В понятиях Надзора и Суждения для нас уже проступают черты нового персонажа, который займет в лечебнице XIX в. центральное место. Набросок этой фигуры есть у самого Тьюка, в рассказе о маньяке, подверженном приступам безудержного неистовства. Однажды, гуляя вместе с управляющим в саду, он внезапно приходит в состояние возбуждения, отступает на несколько шагов, хватает огромный камень и, замахнувшись, уже собирается швырнуть им в товарищей. Управляющий останавливается и пристально смотрит больному в глаза; затем приближается к нему на несколько шагов и “решительным голосом приказывает ему бросить камень”; чем ближе он подступает, тем ниже опускается рука больного, и он выпускает камень; “после этого он спокойно позволяет отвести себя в свою комнату”44. Родилось нечто такое, что уже не относится к репрессивной системе: власть авторитета. Вплоть до конца XVIII в. мир безумцев был обиталищем лишь абстрактной, безликой власти, державшей их в заточении; и в этих пределах он был пуст, ибо в нем не было ничего, кроме самого безумия; надзиратели нередко назначались из числа больных. Напротив, Тьюк вводит в отношения надзирателей и больных, разума и безумия, некий промежуточный, опосредующий элемент. Теперь пространство, отведенное обществом для сумасшествия, будет плотно населено теми, кто находится “по ту сторону” его и кто воплощает в себе одновременно и авторитет власти, подвергающей его заключению, и строгость разума, выносящего о нем суждение. Надзиратель вторгается в него, не имея ни оружия, ни орудий принуждения, при помощи одного лишь взгляда и слова; он приближается к безумию ничем не защищенным, не тая в себе никакой угрозы, дерзко решившись на ничем не опосредованное, безоглядное столкновение с ним.
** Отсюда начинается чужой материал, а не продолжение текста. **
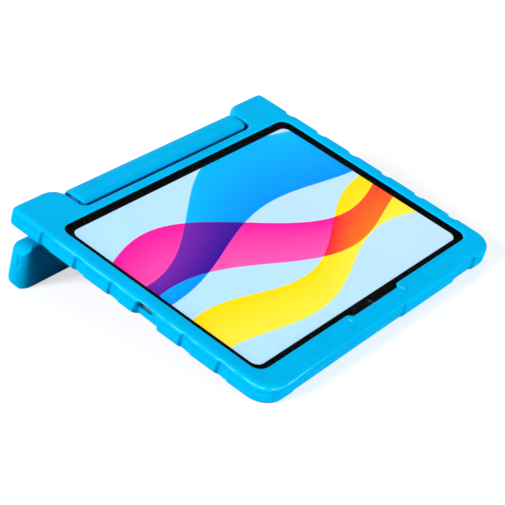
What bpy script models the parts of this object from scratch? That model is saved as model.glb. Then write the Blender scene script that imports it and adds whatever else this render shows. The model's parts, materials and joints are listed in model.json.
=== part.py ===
"""Foam tablet case whose carrying handle folds back to make a stand, with a tablet in it.

Every piece is drawn in the tablet's own frame. Its origin is the middle of the cover
glass, +X runs along the long side, +Y towards the handle and +Z out of the screen.
One empty tilts that frame onto the floor, and a second one carries the handle.
"""
import math

import bmesh
import bpy
from mathutils import Matrix, Vector

MM = 0.001
FIT = 0.3 * MM
OVER = 2.0 * MM
WELD = 0.000002
CHORD_ERROR = 0.08 * MM
FLAT_ANGLE = math.radians(0.3)
CORNER_SHARE = 0.49
TURN_STEPS = 24
SMALL_TURN_STEPS = 20

# Tablet
TABLET_LENGTH = 248.6 * MM
TABLET_WIDTH = 179.5 * MM
TABLET_THICK = 7.0 * MM
TABLET_CORNER = 16.0 * MM
TABLET_EDGE = 0.8 * MM
HOUSING_WALL = 1.4 * MM
HOUSING_FLOOR = 0.8 * MM
BEZEL = 10.8 * MM
SCREEN_CORNER = 6.0 * MM
GLASS_THICK = 0.6 * MM
GASKET_THICK = 0.5 * MM
DISPLAY_THICK = 1.8 * MM

# Case
CASE_BACK = 4.5 * MM
CASE_LIP = 1.7 * MM
CASE_EDGE = 3.0 * MM
SIDE_WALL = 5.4 * MM
NEAR_WALL = 11.5 * MM
LEDGE_WALL = 1.6 * MM
LIP_BORDER = 5.25 * MM
LIP_CORNER = 8.0 * MM
LIP_ROUND = 1.2 * MM
CASE_CORNER = 16.0 * MM
RECESS_ROUND = 1.5 * MM
LEFT_RECESS_DEPTH = 2.2 * MM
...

Однако в действительности он сходится лицом к лицу с безумием не как конкретный человек, но как разумное существо, и тем самым заранее обретает власть над ним, проистекающую от его собственного не-безумия. В свое время победа разума над неразумием достигалась лишь с помощью материальной, физической силы, вследствие чего-то похожего на реальное столкновение. Теперь же битва заранее проиграна: поражение неразумия изначально предопределяется конкретной ситуацией противостояния безумца и небезумца. Отказ от принуждения в лечебницах XIX в. означает не освобождение неразумия, а тот факт, что безумие давно уже обуздано.